Dann ist die Stadt zu Ende, vor ihr liegt das weite Land. Der Regen hat die Luft reingespült, der rissige Boden zeigt einen ersten Hauch von Grün. Das Leben kehrt zurück. Sie lächelt. Dann geht sie weiter und taucht ein in dieses Land.

Mein Beitrag  zum Bookdate Contest von BoD. Das Thema lautete: "Ich bin angekommen"
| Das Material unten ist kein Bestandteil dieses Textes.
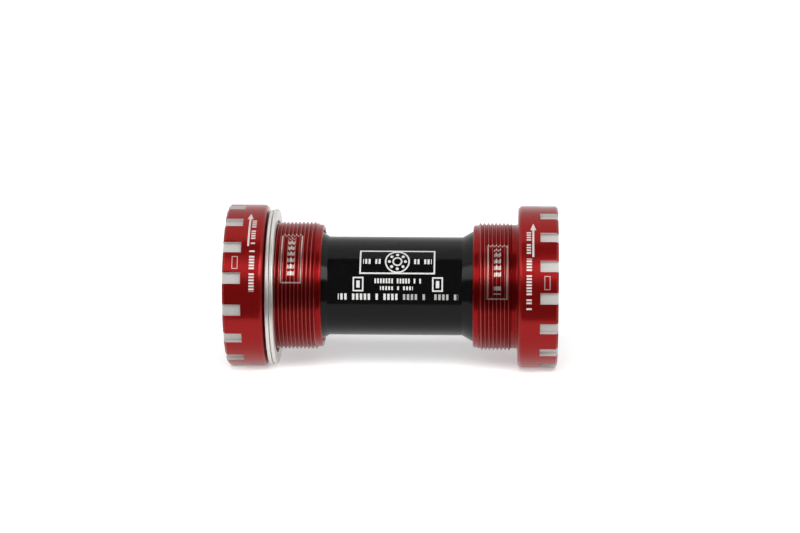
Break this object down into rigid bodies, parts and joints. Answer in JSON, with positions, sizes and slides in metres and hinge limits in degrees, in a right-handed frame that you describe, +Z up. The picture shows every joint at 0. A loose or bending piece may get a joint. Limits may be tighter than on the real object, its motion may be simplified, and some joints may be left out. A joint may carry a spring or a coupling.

Eine kleine Geschichte vom Segeln

Es ist dunkel, als du mir die Bettdecke wegziehst. Bibbernd krümme ich mich, will nicht wahrhaben, dass ich aufstehen muss. Doch du bist erbarmungslos. »Steh auf!«, flüsterst du. Mutter soll dich nicht hören. Warum eigentlich nicht? Glaubst du ernsthaft, sie weiß nicht, was du tust? Warum, denkst du, presst sie sich an die Wand, wenn du an ihr vorübergehst? Du könntest deine schändlichen Taten vor ihren Augen begehen, sie würde nichts sagen. Zu groß ist ihre Furcht, die kaum verheilten Wunden auf ihrem Körper sprechen ihre eigene Sprache. Ich rolle mich auf den Bauch, erwarte den ersten Schlag, doch du überrascht mich. »Wir gehen segeln«, sagst du. »Wir müssen früh los, sonst erreichen wir Helgoland nicht mehr.« Helgoland, diese Insel mitten im weiten Meer, das Versprechen eines Abenteuers. »Nur wir zwei«, fügst du hinzu. »Kommt Mutter nicht mit?«, frage ich. »Sie fürchtet sich vor der dunklen See. Das ist etwas für Männer.« 

 Es ist ein schöner Tag, die Sonne strahlt, ein steter Wind füllt unsere Segel. Ich liege auf dem Deck, beobachte dich, du schaltest die Selbststeuerung ein. Mir wird kalt, ich zittere. Du winkst mich herbei, deutest auf den Niedergang zur Kajüte. Gleich einer Marionette an ihren Fäden folge ich dir willenlos. Ich versuche, nichts zu fühlen, starre aus dem Kajütenfenster, zähle die Wolken am Himmel. Es werden immer mehr. Sie türmen sich auf, werden dunkel. Du bist zu abgelenkt, bemerkst es nicht. 

Und dann ist das Gewitter da. Das Boot schlingert, legt sich auf die Seite. Wütend schreist du auf, stürmst an Deck, bemühst dich, die Segel einzuholen. Der Regen peitscht dir ins Gesicht. Mit aller Kraft halte ich das Ruder, meine Arme zittern vor Anstrengung. Über das aufgewühlte Wasser sehe ich eine Bö auf uns zurollen. Sie wird uns von der Seite treffen, ich muss gegensteuern. Und tue es nicht. Ich lasse das Ruder los. Der Mastbaum schlägt um, trifft dich. Mit einem fassungslosen Blick stürzt du über Bord. 

Helgoland! Ich bin angekommen – du nicht.